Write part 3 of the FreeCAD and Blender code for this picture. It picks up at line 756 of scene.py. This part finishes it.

___

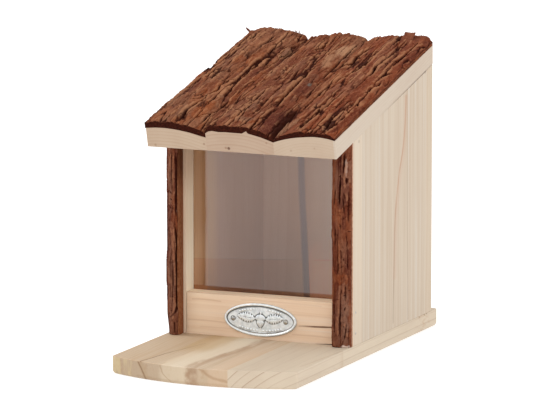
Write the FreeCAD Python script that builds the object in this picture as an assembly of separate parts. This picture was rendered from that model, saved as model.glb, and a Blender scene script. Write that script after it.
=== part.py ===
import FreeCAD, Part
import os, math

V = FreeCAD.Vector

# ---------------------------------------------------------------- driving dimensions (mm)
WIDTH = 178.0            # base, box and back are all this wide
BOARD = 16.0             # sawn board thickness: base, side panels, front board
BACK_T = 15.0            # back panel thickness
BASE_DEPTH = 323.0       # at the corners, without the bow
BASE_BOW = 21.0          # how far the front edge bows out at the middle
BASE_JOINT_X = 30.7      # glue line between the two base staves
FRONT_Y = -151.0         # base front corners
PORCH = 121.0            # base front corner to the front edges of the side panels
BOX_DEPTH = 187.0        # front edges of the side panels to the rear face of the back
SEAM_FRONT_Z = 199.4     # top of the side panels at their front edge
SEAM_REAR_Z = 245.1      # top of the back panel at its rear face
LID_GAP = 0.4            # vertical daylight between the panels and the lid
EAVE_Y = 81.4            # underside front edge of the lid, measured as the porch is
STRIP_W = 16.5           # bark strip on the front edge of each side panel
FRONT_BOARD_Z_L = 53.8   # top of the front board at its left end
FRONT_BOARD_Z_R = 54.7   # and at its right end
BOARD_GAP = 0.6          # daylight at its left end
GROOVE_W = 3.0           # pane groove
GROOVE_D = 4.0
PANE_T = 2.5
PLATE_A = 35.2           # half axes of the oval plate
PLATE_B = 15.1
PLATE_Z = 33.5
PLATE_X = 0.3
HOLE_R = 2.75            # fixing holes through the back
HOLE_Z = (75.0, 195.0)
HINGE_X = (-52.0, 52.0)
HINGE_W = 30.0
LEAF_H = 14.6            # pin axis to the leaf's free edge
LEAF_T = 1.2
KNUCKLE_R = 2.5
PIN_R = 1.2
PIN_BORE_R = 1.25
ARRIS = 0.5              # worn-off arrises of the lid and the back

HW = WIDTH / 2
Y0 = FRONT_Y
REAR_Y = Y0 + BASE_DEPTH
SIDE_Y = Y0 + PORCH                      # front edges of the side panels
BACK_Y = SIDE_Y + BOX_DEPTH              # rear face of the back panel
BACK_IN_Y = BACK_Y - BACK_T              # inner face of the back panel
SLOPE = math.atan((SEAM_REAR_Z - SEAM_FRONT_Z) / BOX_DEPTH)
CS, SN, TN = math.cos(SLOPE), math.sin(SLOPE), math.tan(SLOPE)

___

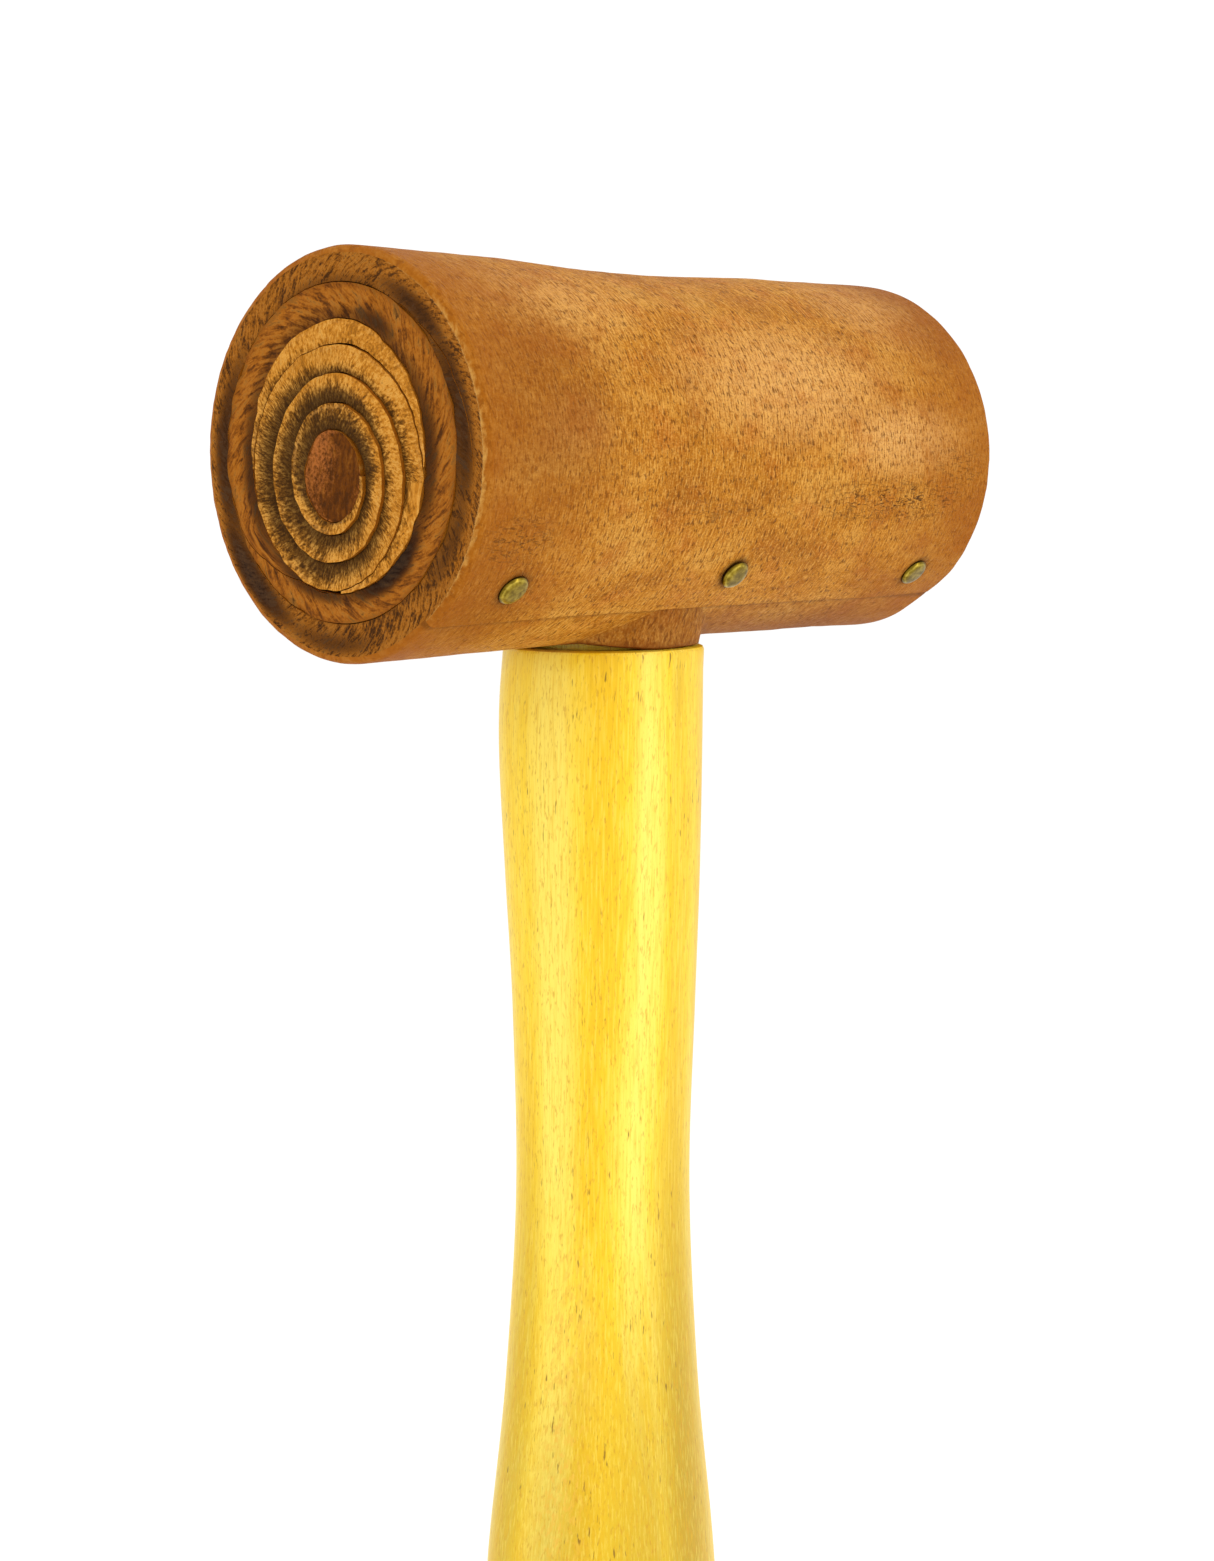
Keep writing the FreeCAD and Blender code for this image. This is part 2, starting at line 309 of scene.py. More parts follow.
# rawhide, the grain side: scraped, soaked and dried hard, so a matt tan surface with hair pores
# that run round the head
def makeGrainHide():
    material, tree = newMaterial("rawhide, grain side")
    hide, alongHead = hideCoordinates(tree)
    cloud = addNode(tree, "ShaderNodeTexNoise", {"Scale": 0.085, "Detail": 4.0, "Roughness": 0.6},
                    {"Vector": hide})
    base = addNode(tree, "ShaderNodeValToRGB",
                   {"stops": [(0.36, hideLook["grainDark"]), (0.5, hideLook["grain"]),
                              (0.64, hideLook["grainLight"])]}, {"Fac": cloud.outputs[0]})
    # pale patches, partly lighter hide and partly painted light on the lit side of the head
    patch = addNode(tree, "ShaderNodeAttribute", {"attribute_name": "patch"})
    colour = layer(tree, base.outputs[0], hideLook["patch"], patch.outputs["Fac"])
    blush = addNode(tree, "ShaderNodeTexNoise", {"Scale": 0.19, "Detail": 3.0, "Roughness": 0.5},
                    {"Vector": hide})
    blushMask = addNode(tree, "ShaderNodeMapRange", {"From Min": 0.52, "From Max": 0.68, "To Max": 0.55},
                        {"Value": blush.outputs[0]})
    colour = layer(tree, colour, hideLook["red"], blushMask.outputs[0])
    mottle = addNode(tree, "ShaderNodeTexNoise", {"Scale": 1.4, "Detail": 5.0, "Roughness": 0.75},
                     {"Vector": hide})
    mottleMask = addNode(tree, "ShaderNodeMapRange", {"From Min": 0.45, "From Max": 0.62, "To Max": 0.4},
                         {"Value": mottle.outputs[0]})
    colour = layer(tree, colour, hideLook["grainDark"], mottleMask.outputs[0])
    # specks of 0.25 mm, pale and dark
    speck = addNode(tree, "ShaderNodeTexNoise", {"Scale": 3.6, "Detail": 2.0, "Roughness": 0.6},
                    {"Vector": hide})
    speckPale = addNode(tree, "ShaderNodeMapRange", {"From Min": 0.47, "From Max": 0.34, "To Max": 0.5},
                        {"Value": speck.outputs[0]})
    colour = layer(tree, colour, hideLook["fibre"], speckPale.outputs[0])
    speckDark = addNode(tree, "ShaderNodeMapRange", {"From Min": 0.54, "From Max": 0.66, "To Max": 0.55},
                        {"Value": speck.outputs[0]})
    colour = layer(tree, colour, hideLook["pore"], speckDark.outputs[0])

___

Show the lines of the material that contain the word "picture".

_Reply to the exercise_
Write part 3 of the FreeCAD and Blender code for this picture. It picks up at line 756 of scene.py. This part finishes it.
Write the FreeCAD Python script that builds the object in this picture as an assembly of separate parts. This picture was rendered from that model, saved as model.glb, and a Blender scene script. Write that script after it.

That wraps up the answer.